• [YOUR INSTRUCTIONS]
Copy out each line in the material below that has the word "foldStart".

(begin)

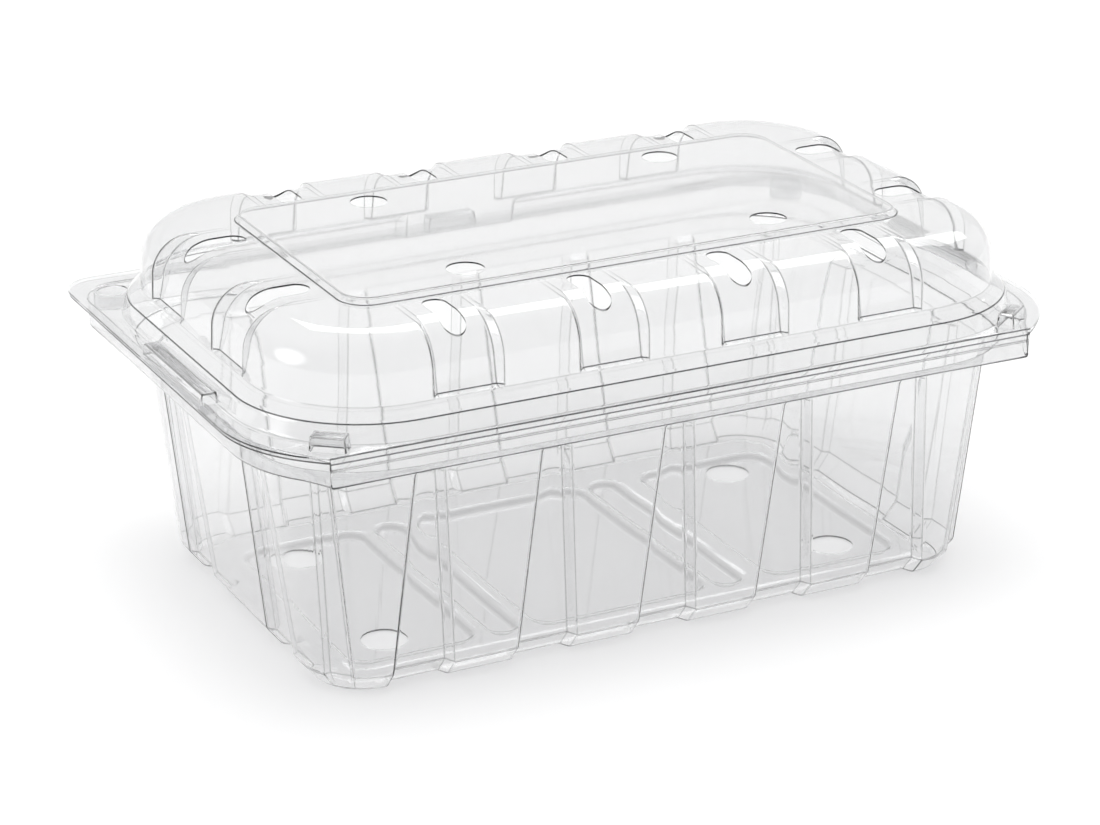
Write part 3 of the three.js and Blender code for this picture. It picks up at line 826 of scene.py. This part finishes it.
# How a formed clear sheet shades itself: dark creases and cut edges, slow waves and a little haze.
def makeSheetMarks():
    group = bpy.data.node_groups.new("sheetMarks", "ShaderNodeTree")
    sockets = group.interface
    for name, kind, value in (
        ("Clear", "NodeSocketColor", (0.9, 0.9, 0.9, 1)),
        ("Thin Clear", "NodeSocketColor", (0.96, 0.96, 0.96, 1)),
        ("Thin Below", "NodeSocketFloat", 0.008),
        ("Dark", "NodeSocketColor", (0.1, 0.1, 0.1, 1)),
        ("Crease", "NodeSocketFloat", 1.0),
        ("Cut Edge", "NodeSocketFloat", 0.5),
        ("Wave Scale", "NodeSocketFloat", 55.0),
        ("Polish", "NodeSocketFloat", 0.02),
        ("Haze", "NodeSocketFloat", 0.05),
    ):
        sockets.new_socket(name, in_out="INPUT", socket_type=kind).default_value = value
    for name, kind in (
        ("Tint", "NodeSocketColor"),
        ("Roughness", "NodeSocketFloat"),
        ("Wave", "NodeSocketFloat"),
    ):
        sockets.new_socket(name, in_out="OUTPUT", socket_type=kind)
    nodes, links = group.nodes, group.links
    given, result = nodes.new("NodeGroupInput"), nodes.new("NodeGroupOutput")

    def measure(name):
        node = nodes.new("ShaderNodeAttribute")
        node.attribute_name = name
        return node.outputs["Fac"]

    crease = calc(group, "MULTIPLY", measure("crease"), given.outputs["Crease"])
    cut = calc(group, "MULTIPLY", measure("cutEdge"), given.outputs["Cut Edge"])
    shown = calc(group, "MAXIMUM", crease, cut, clamp=True)
    place = nodes.new("ShaderNodeTexCoord").outputs["Object"]
    waves, cloud = nodes.new("ShaderNodeTexNoise"), nodes.new("ShaderNodeTexNoise")
    for noise in (waves, cloud):
        links.new(place, noise.inputs["Vector"])
        noise.inputs["Detail"].default_value = 1.0
    links.new(given.outputs["Wave Scale"], waves.inputs["Scale"])
    cloud.inputs["Scale"].default_value = cloudScale
    height = nodes.new("ShaderNodeSeparateXYZ")
    links.new(place, height.inputs[0])
    drawn = nodes.new("ShaderNodeMapRange")  # the sheet is thinnest where it was drawn deepest
    drawn.inputs["To Min"].default_value, drawn.inputs["To Max"].default_value = 1.0, 0.0
    links.new(height.outputs["Z"], drawn.inputs["Value"])
    links.new(given.outputs["Thin Below"], drawn.inputs["From Max"])

    def mixed(factor, a, b):
        node = nodes.new("ShaderNodeMix")
        node.data_type = "RGBA"
        links.new(factor, node.inputs["Factor"])
        links.new(a, node.inputs["A"])
        links.new(b, node.inputs["B"])
        return node.outputs["Result"]

    body = mixed(drawn.outputs["Result"], given.outputs["Clear"], given.outputs["Thin Clear"])
    links.new(mixed(shown, body, given.outputs["Dark"]), result.inputs["Tint"])
    haze = calc(group, "MULTIPLY", cloud.outputs["Fac"], given.outputs["Haze"])
    links.new(calc(group, "ADD", haze, given.outputs["Polish"]), result.inputs["Roughness"])
    links.new(waves.outputs["Fac"], result.inputs["Wave"])
    return group


tubFinish = {
    "name": "tub clear sheet",
    "clear": (0.895, 0.897, 0.9),
    "thinClear": (1.0, 1.0, 1.0),
    "thinBelow": 0.008,
    "dark": (0.04, 0.04, 0.042),
    "crease": 1.4,
    "cutEdge": 0.75,
    "waveScale": 55.0,
    "waveHeight": 0.006,
    "polish": 0.015,
    "haze": 0.03,
    "ior": 1.57,
    "through": (0.89, 0.89, 0.892),  # what shadows and the floor's light keep on their way through
}
lidFinish = {
    **tubFinish,
    "name": "lid clear sheet",
    "clear": (0.885, 0.887, 0.89),
    "waveScale": 42.0,
    "waveHeight": 0.01,
}


# The sheet lets light through to what stands behind it, so shadows and the floor's own light pass it.
def clearSheetMaterial(finish, marks):
    material = bpy.data.materials.new(finish["name"])
    material.use_nodes = True
    tree = material.node_tree
    nodes, links = tree.nodes, tree.links
    nodes.clear()
    out = nodes.new("ShaderNodeOutputMaterial")
    look = nodes.new("ShaderNodeGroup")
    look.node_tree = marks
    for name, value in (
        ("Clear", (*finish["clear"], 1)),
        ("Thin Clear", (*finish["thinClear"], 1)),
        ("Thin Below", finish["thinBelow"]),
        ("Dark", (*finish["dark"], 1)),
        ("Crease", finish["crease"]),
        ("Cut Edge", finish["cutEdge"]),
        ("Wave Scale", finish["waveScale"]),
        ("Polish", finish["polish"]),
        ("Haze", finish["haze"]),
    ):
        look.inputs[name].default_value = value
    ripple = nodes.new("ShaderNodeBump")
    ripple.inputs["Distance"].default_value = finish["waveHeight"] * mm
    shader = nodes.new("ShaderNodeBsdfPrincipled")
    shader.inputs["IOR"].default_value = finish["ior"]
    shader.inputs["Transmission Weight"].default_value = 1.0
    links.new(look.outputs["Tint"], shader.inputs["Base Color"])
    links.new(look.outputs["Roughness"], shader.inputs["Roughness"])
    links.new(look.outputs["Wave"], ripple.inputs["Height"])
    links.new(ripple.outputs["Normal"], shader.inputs["Normal"])
    through = nodes.new("ShaderNodeBsdfTransparent")
    through.inputs["Color"].default_value = (*finish["through"], 1)
    path = nodes.new("ShaderNodeLightPath").outputs
    mix = nodes.new("ShaderNodeMixShader")
    links.new(calc(tree, "MAXIMUM", path["Is Shadow Ray"], path["Is Diffuse Ray"]), mix.inputs[0])
    links.new(shader.outputs[0], mix.inputs[1])
    links.new(through.outputs[0], mix.inputs[2])
    links.new(mix.outputs[0], out.inputs["Surface"])
    return material


camera = {
    "azimuth": -26.78,
    "elevation": 21.77,
    "roll": 0.05,
    "distance": 0.78065,
    "offset": (0.00363, -0.03168),
    "sensor": 36,
    "focalPixels": 3451.72,  # in a picture this many pixels wide
    "pictureWidth": 1100,
    "clip": (0.01, 50),
}


def makeCamera():
    a, e, roll = (math.radians(camera[k]) for k in ("azimuth", "elevation", "roll"))
    back = Vector((math.sin(a) * math.cos(e), -math.cos(a) * math.cos(e), math.sin(e)))
    right = Vector((math.cos(a), math.sin(a), 0))
    up = back.cross(right)
    right, up = right * math.cos(roll) + up * math.sin(roll), up * math.cos(roll) - right * math.sin(roll)
    tx, ty = camera["offset"]
    place = -right * tx - up * ty + back * camera["distance"]
    data = bpy.data.cameras.new("camera")
    data.sensor_width = camera["sensor"]
    data.lens = camera["sensor"] * camera["focalPixels"] / camera["pictureWidth"]
    data.clip_start, data.clip_end = camera["clip"]
    seen = bpy.data.objects.new("camera", data)
    turn = Matrix((right, up, back)).transposed().to_4x4()
    seen.matrix_world = Matrix.Translation(place) @ turn
    bpy.context.scene.collection.objects.link(seen)
    bpy.context.scene.camera = seen


studio = {
    # half its side and how far it lies below the tub, in metres
    "ground": {"size": 6, "below": 0.0003, "colour": (0.9, 0.9, 0.9), "roughness": 0.7, "specular": 0.1},
    "topLight": 1.42,  # even light from above, for the floor alone
    "topSpread": 36.0,
    "front": 0.62,  # the room is dimmer on the camera's side
    "back": 0.95,
    "turnsOver": 0.4,
    "left": 0.68,  # and to the left, where it turns over between two directions
    "leftFrom": -0.95,
    "leftTo": -0.35,
    "glow": {"way": (-0.935, 0.14, 0.326), "from": 0.935, "to": 0.99, "strength": 2.6},
    "softbox": {"place": (0.62, 0.62, 0.97), "size": (1.3, 0.62), "power": 5.6},  # for reflections alone
}


def makeSoftbox():
    box = studio["softbox"]
    data = bpy.data.lights.new("softbox", "AREA")
    data.shape = "RECTANGLE"
    data.size, data.size_y = box["size"]
    data.energy = box["power"]
    lamp = bpy.data.objects.new("softbox", data)
    lamp.location = box["place"]
    lamp.rotation_euler = Vector(box["place"]).to_track_quat("Z", "Y").to_euler()
    lamp.visible_diffuse = False
    bpy.context.scene.collection.objects.link(lamp)


# A white room, dimmer in front and on the left, with a small round lamp that has a soft edge.
def makeRoom():
    world = bpy.data.worlds.new("studio")
    bpy.context.scene.world = world
    world.use_nodes = True
    tree = world.node_tree
    nodes, links = tree.nodes, tree.links
    way = nodes.new("ShaderNodeTexCoord").outputs["Generated"]
    parts = nodes.new("ShaderNodeSeparateXYZ")
    links.new(way, parts.inputs[0])

    def ramp(value, low, high, dim, bright):
        node = nodes.new("ShaderNodeMapRange")
        node.interpolation_type = "SMOOTHSTEP"
        for name, given in (("From Min", low), ("From Max", high), ("To Min", dim), ("To Max", bright)):
            node.inputs[name].default_value = given
        links.new(value, node.inputs["Value"])
        return node.outputs["Result"]

    glow, turn = studio["glow"], studio["turnsOver"]
    towards = nodes.new("ShaderNodeVectorMath")
    towards.operation = "DOT_PRODUCT"
    towards.inputs[1].default_value = glow["way"]
    links.new(way, towards.inputs[0])
    depth = ramp(parts.outputs["Y"], -turn, turn, studio["front"], studio["back"])
    across = ramp(parts.outputs["X"], studio["leftFrom"], studio["leftTo"], studio["left"], 1)
    lamp = ramp(towards.outputs["Value"], glow["from"], glow["to"], 0, glow["strength"])
    strength = calc(tree, "ADD", calc(tree, "MULTIPLY", depth, across), lamp)
    links.new(strength, nodes["Background"].inputs["Strength"])
    nodes["Background"].inputs["Color"].default_value = (1, 1, 1, 1)


# Pale from above and clear from below, so that the underside can be seen.
def makeGround():
    given = studio["ground"]
    bm = bmesh.new()
    bmesh.ops.create_grid(bm, x_segments=2, y_segments=2, size=given["size"])
    ground = makeObject("ground", bm)
    ground.location.z = -given["below"]
    material = bpy.data.materials.new("ground")
    material.use_nodes = True
    nodes, links = material.node_tree.nodes, material.node_tree.links
    shader = nodes["Principled BSDF"]
    shader.inputs["Base Color"].default_value = (*given["colour"], 1)
    shader.inputs["Roughness"].default_value = given["roughness"]
    shader.inputs["Specular IOR Level"].default_value = given["specular"]
    clear, side = nodes.new("ShaderNodeBsdfTransparent"), nodes.new("ShaderNodeNewGeometry")
    mix = nodes.new("ShaderNodeMixShader")
    links.new(side.outputs["Backfacing"], mix.inputs[0])
    links.new(shader.outputs[0], mix.inputs[1])
    links.new(clear.outputs[0], mix.inputs[2])
    links.new(mix.outputs[0], nodes["Material Output"].inputs["Surface"])
    ground.data.materials.append(material)


def makeTopLight():
    data = bpy.data.lights.new("top", "SUN")
    data.energy, data.angle = studio["topLight"], math.radians(studio["topSpread"])
    lamp = bpy.data.objects.new("top", data)
    lamp.visible_glossy = lamp.visible_transmission = False
    bpy.context.scene.collection.objects.link(lamp)


# Many clear faces lie behind one another, so light gets many turns.
def setScene():
    scene = bpy.context.scene
    scene.view_settings.view_transform = "Standard"
    scene.cycles.max_bounces = 20
    scene.cycles.transmission_bounces = 20
    scene.cycles.transparent_max_bounces = 32
    scene.cycles.glossy_bounces = 16


makeCamera()
print("camera set")
tubSheet = makeTub()
print("tub", len(tubSheet.data.polygons))
lidSheet = makeLid()
print("lid", len(lidSheet.data.polygons))
fold = makeFold()
print("fold", len(fold.data.polygons))

marks = makeSheetMarks()
tubClear, lidClear = clearSheetMaterial(tubFinish, marks), clearSheetMaterial(lidFinish, marks)
for piece, material in ((tubSheet, tubClear), (lidSheet, lidClear), (fold, lidClear)):
    piece.data.materials.clear()
    piece.data.materials.append(material)
print("sheets finished")
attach(tubSheet, "tub")
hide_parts("tub")
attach(lidSheet, "lid")
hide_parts("lid")
foldStart = (0, hingeY * mm, tub["leafTopZ"] * mm)
foldEnd = (0, hingeY * mm, lid["leafBottomZ"] * mm)
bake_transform(fold, "tub", "lid", start=foldStart, end=foldEnd)

makeGround()
makeRoom()
makeTopLight()
makeSoftbox()
setScene()
print("stage lit")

(end)

• [FINAL ANSWER]
foldStart = (0, hingeY * mm, tub["leafTopZ"] * mm)
bake_transform(fold, "tub", "lid", start=foldStart, end=foldEnd)